Si tratta peraltro di un’occupazione con segnali più frequenti di accesso alle indennità di disoccupazione, e dunque di fragilità. La popolazione identificata dall’accesso alle misure ha visto  progressivamente peggiorare la propria condizione lavorativa, e nell’anno di percepimento delle misure ha fatto riscontrare i livelli più bassi dei già modesti tassi di occupazione registrati negli anni immediatamente precedenti. Vale però la pena rimarcare che il calo dell’occupazione nell’anno di percepimento del beneficio sembra aver riguardato in maniera significativa la componente non regolare, fino a rappresentare la quasi totalità della riduzione degli occupati non regolari misurata nel 2019 rispetto all’anno precedente.

Gli spunti e le opportunità di approfondimento e miglioramento dell’informazione prodotta sono moltissimi. Ciò vale anche per la scelta degli strumenti messi in campo: l’utilizzo della lettura in è infatti cruciale per capire chi sono e chi erano nel recente passato i beneficiari. Un punto di partenza dunque decisivo per comprendere in quale direzione concentrare gli sforzi di approfondimento e di intervento. In particolare, la ricerca delle tracce di occupazione e disoccupazione può essere estesa e portata ulteriormente all’indietro, soprattutto contando sull’intero archivio dei beneficiari.

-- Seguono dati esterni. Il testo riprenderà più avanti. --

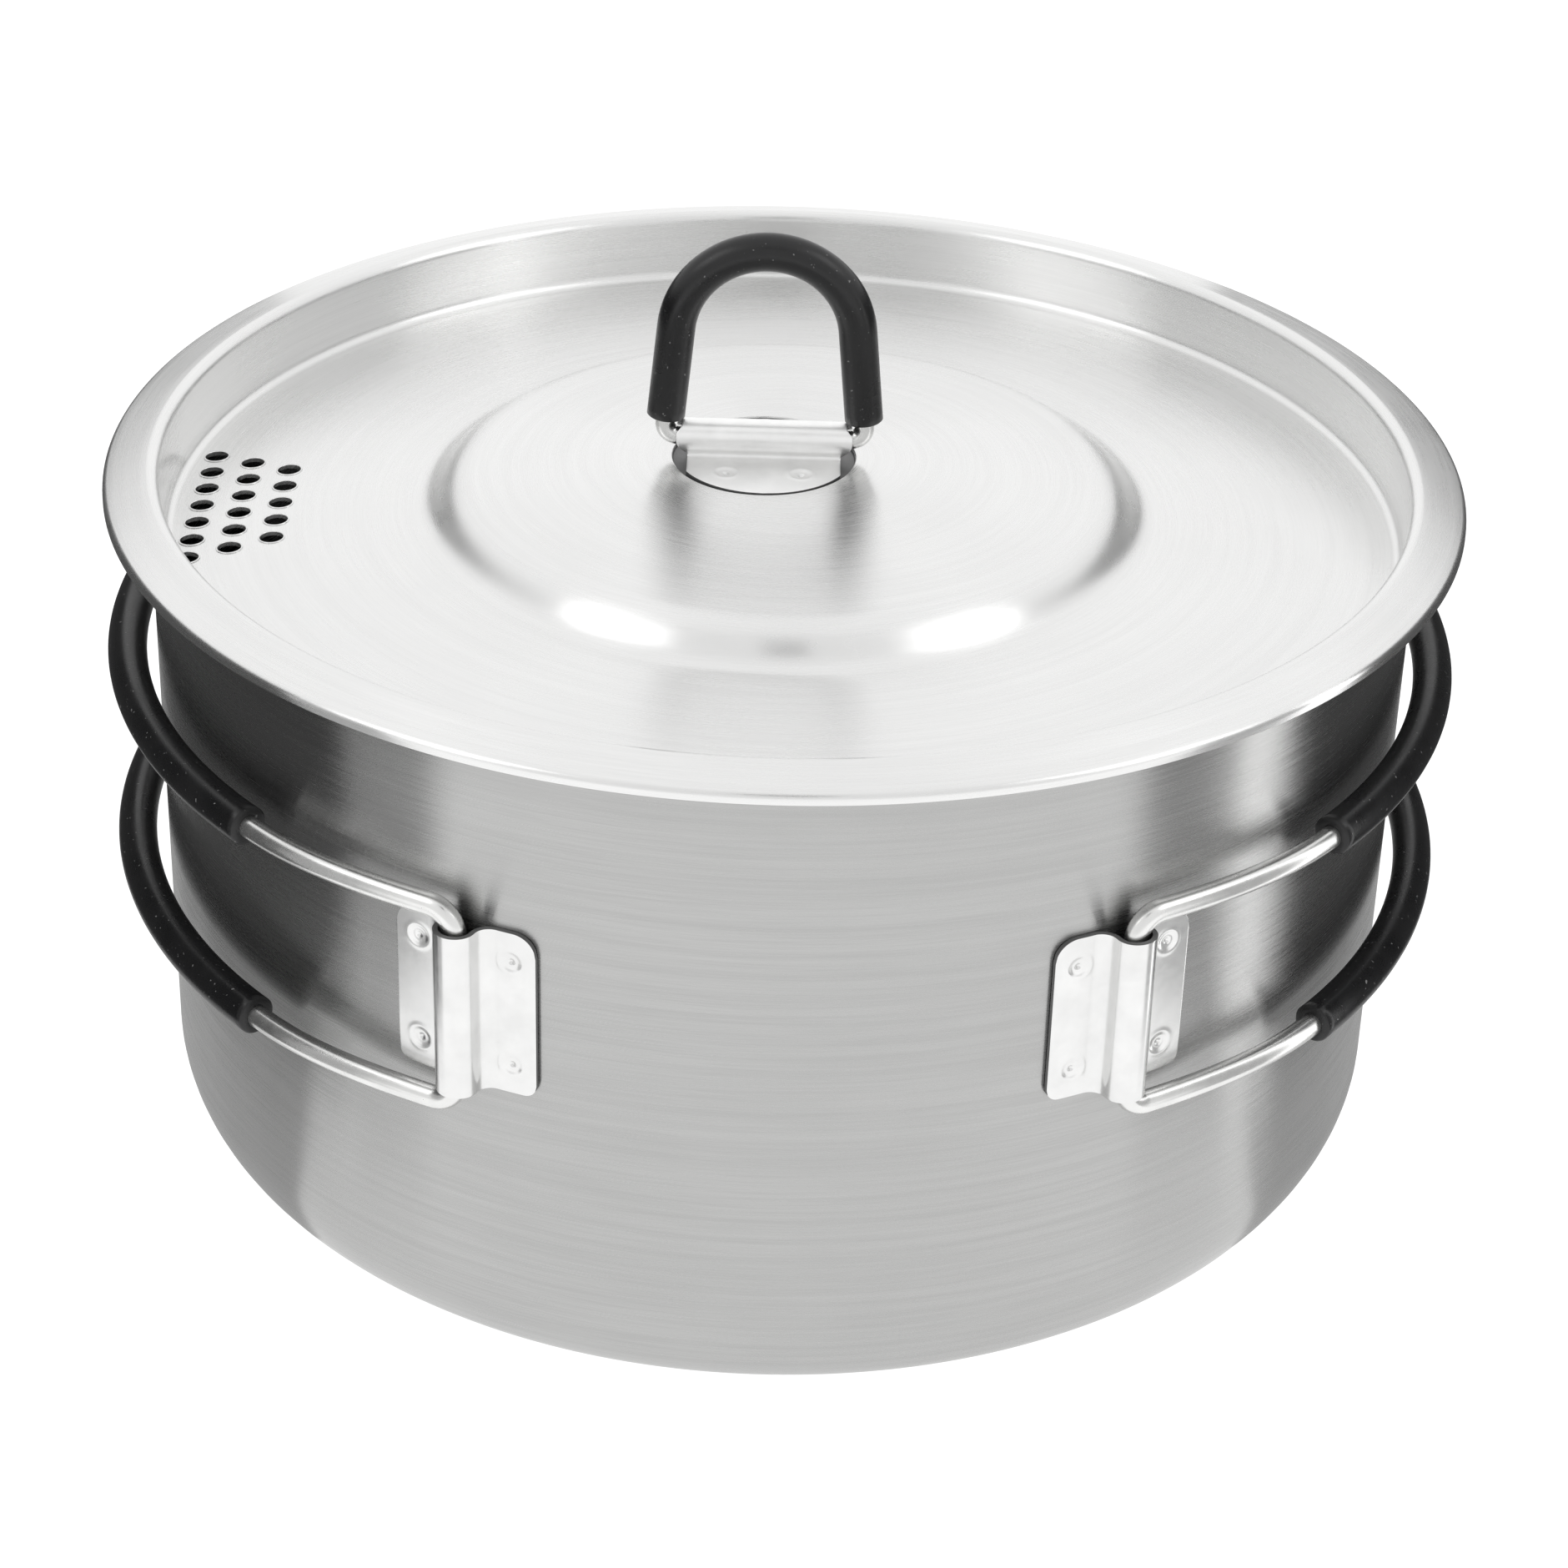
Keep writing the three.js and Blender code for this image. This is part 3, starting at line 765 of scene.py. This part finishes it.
def outer_lid_profile():
    """Upper face of the lid from the dome's side outwards."""
    foot = CREST_RADIUS - LID_ROUND - SKIRT_TAPER
    foot_round = arc_points(foot - LID_ROUND, LID_ROUND - SKIRT_DEPTH, LID_ROUND, -86, 0, 10)
    slope = math.degrees(FLANGE_SLOPE)
    crest = arc_points(CREST_RADIUS, -LID_ROUND, LID_ROUND, 180, 90 - slope, 12)
    edge_x = LID_RADIUS - EDGE_ROUND
    edge_z = under_flange(edge_x, EDGE_ROUND)
    edge = arc_points(edge_x, edge_z, EDGE_ROUND, 90 - slope, 0, 8)
    dome = dome_curve()
    return (
        dome
        + line_points(dome[-1], foot_round[0], 16)
        + foot_round
        + line_points(foot_round[-1], crest[0], 4)
        + crest
        + line_points(crest[-1], edge[0], 5)
        + edge
        + [(LID_RADIUS, edge_z + EDGE_ROUND - EDGE_DROP)]
    )


def lid_turned(x, y, height):
    """A place in the lid's own frame, given from its crest, as a place on the pot."""
    return (
        x * math.cos(LID_TURN) - y * math.sin(LID_TURN),
        x * math.sin(LID_TURN) + y * math.cos(LID_TURN),
        LID_CREST + height,
    )


def low_well_profile():
    """The well's floor and its foot from near the middle outwards, as (radius, share of its depth)."""
    turn = WELL_ROUND / WELL_DEPTH
    foot = arc_points(0, turn, turn, -90, 0, 5)
    floor = [(WELL_RADIUS * share, 0) for share in WELL_FLOOR_RINGS]
    return floor + [(WELL_RADIUS - WELL_ROUND + x * WELL_DEPTH, y) for x, y in foot]


def well_profile():
    """The pressed well from near its middle outwards, as (radius, share of its depth)."""
    turn = WELL_ROUND / WELL_DEPTH
    rim = arc_points(0, 1 - turn, turn, 180, 90, 6)
    return low_well_profile() + [(WELL_RADIUS + WELL_ROUND + x * WELL_DEPTH, y) for x, y in rim]


def strainer_places():
    """Middles of the strainer holes in the lid's frame."""
    places = []
    for column, count in enumerate(HOLE_COLUMNS):
        x = HOLE_FIRST_COLUMN + column * HOLE_COLUMN_STEP
        for i in range(count):
            places.append((x, HOLE_OFFSET + (i - (count - 1) / 2) * HOLE_PITCH))
    return places


def on_panel(x, y):
    """A place on the lid's panel, given in the lid's frame, as a place on the pot."""
    return lid_turned(x, y, panel_at(math.hypot(x, y)))


def build_lid():
    """Strainer lid: dome with a pressed well, sunk panel, skirt, sloping flange and turned edge.

    Rings of points go outwards from the well, which isn't in the middle, to the lid's edge.
    """
    points = []
    floor = well_floor()
    angles = [2 * math.pi * i / ROUND_STEPS for i in range(ROUND_STEPS)]
    for radius, share in well_profile():
        for angle in angles:
            x, y = WELL_SHIFT + radius * math.cos(angle), radius * math.sin(angle)
            top = crown_at(math.hypot(x, y))
            points.append(lid_turned(x, y, floor + (top - floor) * share))
    rim = well_profile()[-1][0]
    for k in range(1, CROWN_STEPS):
        share = k / CROWN_STEPS
        middle = (1 - share) * WELL_SHIFT
        radius = (1 - share) * rim + share * DOME_START
        for angle in angles:
            x, y = middle + radius * math.cos(angle), radius * math.sin(angle)
            points.append(lid_turned(x, y, crown_at(math.hypot(x, y))))
    for radius, height in outer_lid_profile():
        for angle in angles:
            points.append(lid_turned(radius * math.cos(angle), radius * math.sin(angle), height))
    faces = turned_faces(len(points) // ROUND_STEPS, ROUND_STEPS)
    faces.append(tuple(range(ROUND_STEPS)))
    piece = make_piece("lid_plate", points, faces, "lid", "lid_shell", "lid_steel", LID_STEEL)
    face_up(piece)
    # The well's floor gets painted shade.
    paint_shade_on_well_floor(piece)
    thick = piece.modifiers.new("thickness", "SOLIDIFY")
    thick.thickness = SHEET * MM
    thick.offset = -1
    apply_modifiers(piece)
    pierce(piece)
    piece.data.set_sharp_from_angle(angle=math.radians(SHARP_TURNED))
    build_hole_rims()


def paint_shade_on_well_floor(piece):
    """Paints shade on the well's floor, which is the lid's first rings of faces and its last, middle
    face, by giving it the dark edge steel.
    """
    piece.data.materials.append(CUT_EDGE_AND_SHADE)
    floor_rings = len(low_well_profile()) - 1
    for polygon in (*piece.data.polygons[:floor_rings * ROUND_STEPS], piece.data.polygons[-1]):
        polygon.material_index = 1


def face_up(piece):
    """Turns a sheet's faces so that its last one looks up."""
    mesh = piece.data
    if mesh.polygons[-1].normal.z < 0:
        mesh.flip_normals()


def pierce(piece):
    """Cuts the strainer holes."""
    cutter_mesh = bpy.data.meshes.new("cutter")
    tool = bmesh.new()
    radius = HOLE_RADIUS * MM
    for x, y in strainer_places():
        bmesh.ops.create_cone(
            tool, cap_ends=True, segments=HOLE_STEPS, radius1=radius, radius2=radius,
            depth=HOLE_CUT * MM, matrix=Matrix.Translation(Vector(on_panel(x, y)) * MM))
    tool.to_mesh(cutter_mesh)
    tool.free()
    cutter = bpy.data.objects.new("cutter", cutter_mesh)
    bpy.context.scene.collection.objects.link(cutter)
    cut = piece.modifiers.new("holes", "BOOLEAN")
    cut.operation = "DIFFERENCE"
    cut.solver = "EXACT"
    cut.object = cutter
    apply_modifiers(piece)
    bpy.data.objects.remove(cutter)


def build_hole_rims():
    """The raised burr round each strainer hole, which catches the light."""
    points, faces = [], []
    for x, y in strainer_places():
        px, py, pz = on_panel(x, y)
        first = len(points)
        for i in range(HOLE_STEPS):
            angle = 2 * math.pi * i / HOLE_STEPS
            for k in range(BURR_STEPS):
                turn = 2 * math.pi * k / BURR_STEPS
                radius = HOLE_RADIUS + BURR_RADIUS * (BURR_SHIFT + math.cos(turn))
                dx, dy = radius * math.cos(angle), radius * math.sin(angle)
                tilt = panel_at(math.hypot(x + dx, y + dy)) - panel_at(math.hypot(x, y))
                rise = tilt + BURR_RADIUS * BURR_FLATNESS * math.sin(turn)
                points.append((px + dx, py + dy, pz + rise))
        for i in range(HOLE_STEPS):
            here = first + i * BURR_STEPS
            ahead = first + (i + 1) % HOLE_STEPS * BURR_STEPS
            for k in range(BURR_STEPS):
                n = (k + 1) % BURR_STEPS
                faces.append((here + k, here + n, ahead + n, ahead + k))
    make_piece("strainer_rims", points, faces, "lid", None, "lid_steel", LID_STEEL)


def build_lid_bracket():
    """The bracket in the well: a barrel along the lid's X and two flanges on the well's floor."""
    floor = well_floor()
    pivot = RING_PIVOT - LID_CREST - floor
    reach = WELL_RADIUS - WELL_ROUND - LID_FLANGE_GAP
    flange_top = SEAT_GAP + BRACKET_SHEET
    section = barrel_section(LID_BARREL_RADIUS, pivot, flange_top, reach, LID_FILLET)

    def extent(along, out):
        if out <= flange_top:
            half = min(LID_FLANGE_HALF, math.sqrt(max(0.01, reach ** 2 - along ** 2)))
        else:
            rise = smoothstep((out - flange_top) / (pivot - flange_top))
            notch = LID_NOTCH * smoothstep((out - pivot) / LID_NOTCH_RISE - 1)
            half = LID_FLANGE_HALF + (LID_BARREL_HALF - LID_FLANGE_HALF) * rise - notch
        return -half, half

    def place(along, out, across):
        height = out - weld_dent(across, along, LID_WELDS)
        return lid_turned(WELL_SHIFT + across, along, floor + height)

    piece = bent_sheet(
        "ring_bracket", "lid", "lid_ring_bracket", LID_BRACKET_STEEL_LIT,
        section, extent, place, LID_BRACKET_ROWS)
    face_outward(piece, lid_turned(WELL_SHIFT, 0, floor))


def build_ring():
    """The lid's folding ring: a bent wire with a black sleeve."""
    foot = LID_BARREL_HALF + RING_SIDE_GAP + RING_WIRE + LID_BARREL_RADIUS * math.tan(RING_FLARE)
    peak = foot / math.tan(RING_FLARE)
    arch = (peak - RING_HEIGHT) / (1 / math.sin(RING_FLARE) - 1)
    tip = LID_BARREL_HALF - RING_PIN
    start = LID_BARREL_RADIUS + RING_GRIP_GAP + RING_GRIP * math.sin(RING_FLARE)
    grip_x = foot - start * math.tan(RING_FLARE)
    route = rounded_route([
        (tip, 0, 0, False),
        (foot, 0, RING_BEND, False),
        (grip_x, start, 0, True),
        (0, peak, arch, False),
        (-grip_x, start, 0, True),
        (-foot, 0, RING_BEND, False),
        (-tip, 0, 0, False),
    ], turn_step=math.radians(4))
    pivot = RING_PIVOT - LID_CREST
    path = [Vector(lid_turned(WELL_SHIFT + place.x, 0, pivot + place.y)) for place, _ in route]
    build_wire_and_sleeve("ring", "lid_ring", path, between_marks(route), RING_WIRE, RING_GRIP)


# ---- Studio ----

def plane(name, width, depth, matrix, material):
    """A flat rectangle for the studio. It isn't part of the object."""
    mesh = bpy.data.meshes.new(name)
    x, y = width / 2, depth / 2
    mesh.from_pydata([(-x, -y, 0), (x, -y, 0), (x, y, 0), (-x, y, 0)], [], [(0, 1, 2, 3)])
    mesh.materials.append(material)
    made = bpy.data.objects.new(name, mesh)
    made.matrix_world = matrix
    bpy.context.scene.collection.objects.link(made)
    return made


def glowing_matt(name, colour, glow):
    """A matt paint that gives off an even white light."""
    nodes = Nodes(name)
    nodes.set(Base_Color=(*colour, 1), Roughness=0.9)
    nodes.set(Emission_Color=(1, 1, 1, 1), Emission_Strength=glow)
    return nodes.material


def hidden_card(name, middle, facing, height, width, material):
    """A card that only reflections see, for the dark and light bands in the steel."""
    turn = (Vector(facing) - Vector(middle)).to_track_quat("Z", "Y").to_matrix().to_4x4()
    card = plane(name, width, height, Matrix.Translation(Vector(middle)) @ turn, material)
    for ray in ("camera", "diffuse", "shadow", "transmission", "volume_scatter"):
        setattr(card, "visible_" + ray, False)


def soft_box(name, place, watts):
    """A square soft light that points at the pot."""
    light = bpy.data.lights.new(name, "AREA")
    light.shape = "SQUARE"
    light.size = BOX_SIZE
    light.energy = watts
    lamp = bpy.data.objects.new(name, light)
    lamp.location = place
    lamp.rotation_euler = (Vector(BOX_AIM) - Vector(place)).to_track_quat("-Z", "Y").to_euler()
    bpy.context.scene.collection.objects.link(lamp)


def build_surroundings():
    """White for the camera. For reflections it is brighter behind the pot than in front of it."""
    world = bpy.data.worlds.new("surroundings")
    world.use_nodes = True
    tree = world.node_tree
    place = tree.nodes.new("ShaderNodeTexCoord")
    split = tree.nodes.new("ShaderNodeSeparateXYZ")
    ramp = tree.nodes.new("ShaderNodeMapRange")
    ramp.interpolation_type = "SMOOTHSTEP"
    ramp.inputs["From Min"].default_value = -WORLD_SPREAD
    ramp.inputs["From Max"].default_value = WORLD_SPREAD
    ramp.inputs["To Min"].default_value = WORLD_FRONT
    ramp.inputs["To Max"].default_value = WORLD_BACK
    light_path = tree.nodes.new("ShaderNodeLightPath")
    mix = tree.nodes.new("ShaderNodeMix")
    mix.inputs["B"].default_value = 1.0
    background = tree.nodes["Background"]
    tree.links.new(place.outputs["Generated"], split.inputs[0])
    tree.links.new(split.outputs["Y"], ramp.inputs["Value"])
    tree.links.new(light_path.outputs["Is Camera Ray"], mix.inputs["Factor"])
    tree.links.new(ramp.outputs["Result"], mix.inputs["A"])
    tree.links.new(mix.outputs["Result"], background.inputs["Strength"])
    background.inputs["Color"].default_value = (1, 1, 1, 1)
    bpy.context.scene.world = world


def build_studio():
    """Light table as the floor, even surroundings, two soft boxes, and cards for the reflections.

    The cards at the sides make the dark and light bands down the wall and are listed from front to
    back. The floor cards dim the floor in it, and the camera card stands for the dark camera.
    """
    white = glowing_matt("floor_white", (0.2, 0.2, 0.2), FLOOR_GLOW)
    plane("floor", FLOOR_SIZE, FLOOR_SIZE, Matrix.Identity(4), white)
    build_surroundings()
    soft_box("left_box", (-0.85, -0.35, 1.0), watts=1.6)
    soft_box("right_box", (0.85, -0.3, 1.0), watts=1.5)
    black = glowing_matt("card_black", CARD_PAINT, 0.06)
    grey = glowing_matt("card_grey", CARD_PAINT, 0.42)
    dim = glowing_matt("card_dim", CARD_PAINT, 0.6)
    bright = glowing_matt("card_white", (0.9, 0.9, 0.9), 1.1)
    for name, side, front, back, material in (
        ("left_shade", -1, -0.135, -0.09, grey),
        ("left_card", -1, -0.088, CARD_BACK, black),
        ("right_shade", 1, -0.135, -0.082, grey),
        ("right_strip", 1, -0.08, -0.056, bright),
        ("right_card", 1, -0.054, CARD_BACK, black),
    ):
        middle = (side * CARD_SIDE, (front + back) / 2, CARD_HEIGHT / 2)
        hidden_card(name, middle, (0, *middle[1:]), CARD_HEIGHT, back - front, material)
    for name, x in (("left_floor", -0.115), ("right_floor", 0.115)):
        hidden_card(name, (x, 0.195, 0.001), (x, 0.195, 1.0), 0.51, 0.08, dim)
    hidden_card("camera_card", (0, -0.45, 0.62), (0, 0, 0.11), 0.16, 0.13, black)


def turned_pair(first, second, angle):
    """Two axes turned together, the first one towards the second."""
    return (
        first * math.cos(angle) + second * math.sin(angle),
        second * math.cos(angle) - first * math.sin(angle),
    )


def place_camera():
    """The camera stands in front, above and a little to the left, and looks down at the lid."""
    offset = Vector((0, -math.cos(CAMERA_RISE), math.sin(CAMERA_RISE))) * CAMERA_DISTANCE
    forward = -offset.normalized()
    right = Vector((1, 0, 0))
    upward = right.cross(forward)
    forward, right = turned_pair(forward, right, CAMERA_PAN)
    forward, upward = turned_pair(forward, upward, CAMERA_TILT)
    right, upward = turned_pair(right, upward, CAMERA_ROLL)
    axes = Matrix((right, upward, -forward)).transposed().to_4x4()
    spin = Matrix.Rotation(CAMERA_TURN, 4, "Z")
    camera = bpy.data.cameras.new("camera")
    camera.sensor_width = CAMERA_SENSOR
    camera.lens = CAMERA_LENS
    camera.clip_start = 0.01
    view = bpy.data.objects.new("camera", camera)
    view.matrix_world = Matrix.Translation(CAMERA_AIM) @ spin @ Matrix.Translation(offset) @ axes
    bpy.context.scene.collection.objects.link(view)
    bpy.context.scene.camera = view


place_camera()
build_studio()
build_pot()
for hand, title in ((-1, "left"), (1, "right")):
    build_hinge_bracket(hand, title)
    build_handle(hand, title)
build_lid()
build_lid_bracket()
build_ring()
bpy.context.scene.view_settings.view_transform = "Standard"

Il maggiore dettaglio sulle posizioni lavorative, del resto, è un passaggio fondamentale per riuscire a comprendere la relazione tra “lavoro povero” – che sicuramente ha caratterizzato gli occupati prima dell’accesso ai sussidi (ma anche durante e dopo) – e condizioni di disagio e vulnerabilità economica. Lavoro povero, in settori critici, con margini di informalità, spesso “nero” e malpagato, contratti sfavorevoli: la qualità dell’occupazione –pur in presenza di deficit formativi importanti – potrebbe dunque essere da un lato la chiave per interpretare le caratteristiche e l’origine di questa sottopopolazione e, dall’altro, può anche indicare la possibile via di uscita, duratura, da condizioni di disagio e vulnerabilità.